An employee who closed The Pawn Shop on 10 March 1981 observed that the air conditioner in the rear wall was in place when she departed. The next morning one of the owners noticed a hole where the air conditioner had been, and he subsequently saw the air conditioner on the ground outside the building. He also observed a hole in a partition between two rooms in the back of the building. An inventory revealed that property belonging to the Shop worth approximately $12,000 was missing. A hardware store had been located in the building until The Pawn Shop had moved in approximately one week before the breaking, and it had used the same air conditioner.

A police officer who qualified without objection as a fingerprint expert dusted the air conditioner and many areas inside the store for latent fingerprints. He secured fingerprints from the bottom left of the air conditioner, which would have been outside the building had the air conditioner been installed in the hole, which prints matched those subsequently taken from defendant. He had no way to determine exactly hbw long the prints had been on the air conditioner.

*730Defendant told another police officer that he had gone to The Pawn Shop on 23 February 1981 and had pawned a silver quarter. He also told this officer he had not been to The Pawn Shop since then, and that he did not remove an air conditioner there.

Defendant testified in his own behalf as follows: He lived about a block and a half from The Pawn Shop. In the past he had helped a man who ran the hardware store when it was in the building to which The Pawn Shop had moved. His work consisted of cleaning up behind the building. There was an air conditioner in the back wall when he was working there. He did not remember touching its bottom left hand side, but he could have done so. He worked there “in early February or late January,” and a man named Ernest paid him. He did not steal, or assist anyone in .stealing, from The Pawn Shop.

Ernest Clemmons testified on rebuttal for the State that he was employed by the hardware store; that defendant had worked there in May, 1980; but that to the best of his knowledge defendant had not been employed by the store in January or February, 1981. Defendant had asked him for a job in January or February, 1981, but he did not have any work for him.

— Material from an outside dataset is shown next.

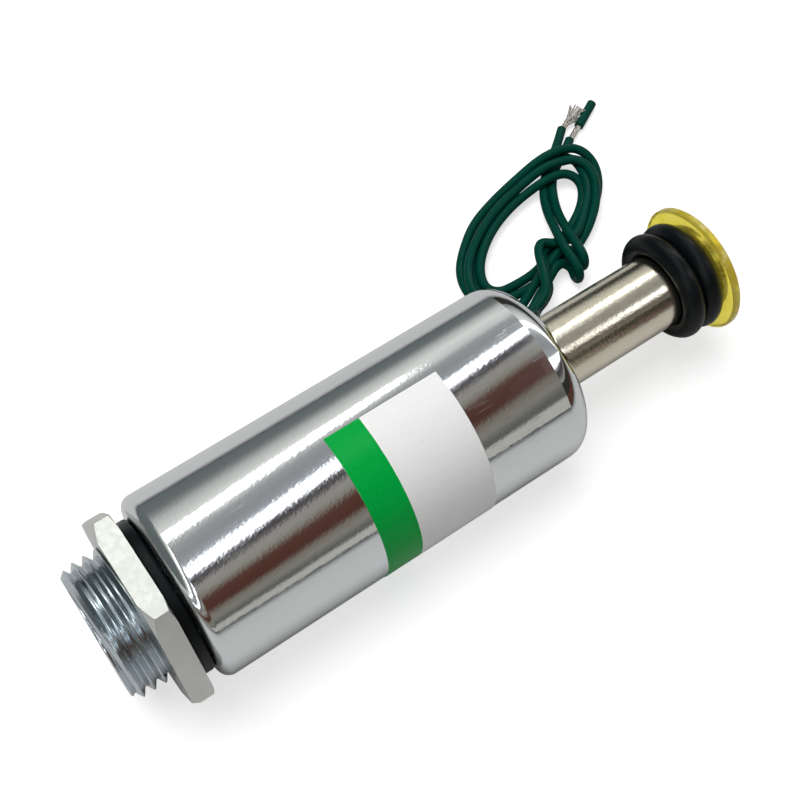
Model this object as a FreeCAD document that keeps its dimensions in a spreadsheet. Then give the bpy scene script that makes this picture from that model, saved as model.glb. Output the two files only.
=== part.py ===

The standard for determining the sufficiency of fingerprint evidence to withstand a motion to dismiss has been stated as follows:

[Testimony by a qualified expert that fingerprints found at the scene of the crime correspond with the fingerprints of the accused, when accompanied by substantial evidence of circumstances from which the jury can find that the fingerprints could only have been impressed at the time the crime was committed, is sufficient to withstand motion for nonsuit and carry the case to the jury. The soundness of the rule lies in the fact that such evidence logically tends to show that the accused was present and participated in the commission of the crime.
What constitutes substantial evidence is a question of law for the court. What the evidence proves or fails to prove is a question of fact for the jury.

State v. Miller, 289 N.C. 1, 4, 220 S.E. 2d 572, 574 (1975). In Miller one of the factors on the basis of which the Supreme Court held *731the motion to dismiss was properly denied was that “[t]here [was] no evidence whatsoever that defendant was lawfully in or around the [building in question] at any time.” Miller at 6, 220 S.E. 2d at 575. Here, by contrast, there was substantial evidence that defendant had been lawfully in or around the building in which The Pawn Shop was located at times other than when the offenses charged were committed.

In State v. Irick, 291 N.C. 480, 492, 231 S.E. 2d 833, 841 (1977), our Supreme Court observed that the fact, standing alone, that a fingerprint of defendant there had been found on the inside frame of a window, through which items had been removed from a burglarized house, did not constitute the requisite “ ‘substantial’ evidence that the print could have only been impressed at the time of the alleged burglary.” See also State v. Scott, 296 N.C. 519, 251 S.E. 2d 414 (1979).

Here, too, the fingerprint evidence stood alone. It was not “accompanied by substantial evidence of circumstances from which the jury [could] find that the fingerprints could only have been impressed at the time the crime was committed . . . .” Miller at 4, 220 S.E. 2d at 574. No other evidence tended in any way to connect defendant to the offenses charged. Hence, judged by the standard of the foregoing cases, the evidence was insufficient to withstand the motion to dismiss.

The judgment is therefore vacated, and the cause is remanded to the trial court for entry of judgment of dismissal.

Vacated and remanded.

Judges Martin (Robert M.) and Martin (Harry C.) concur.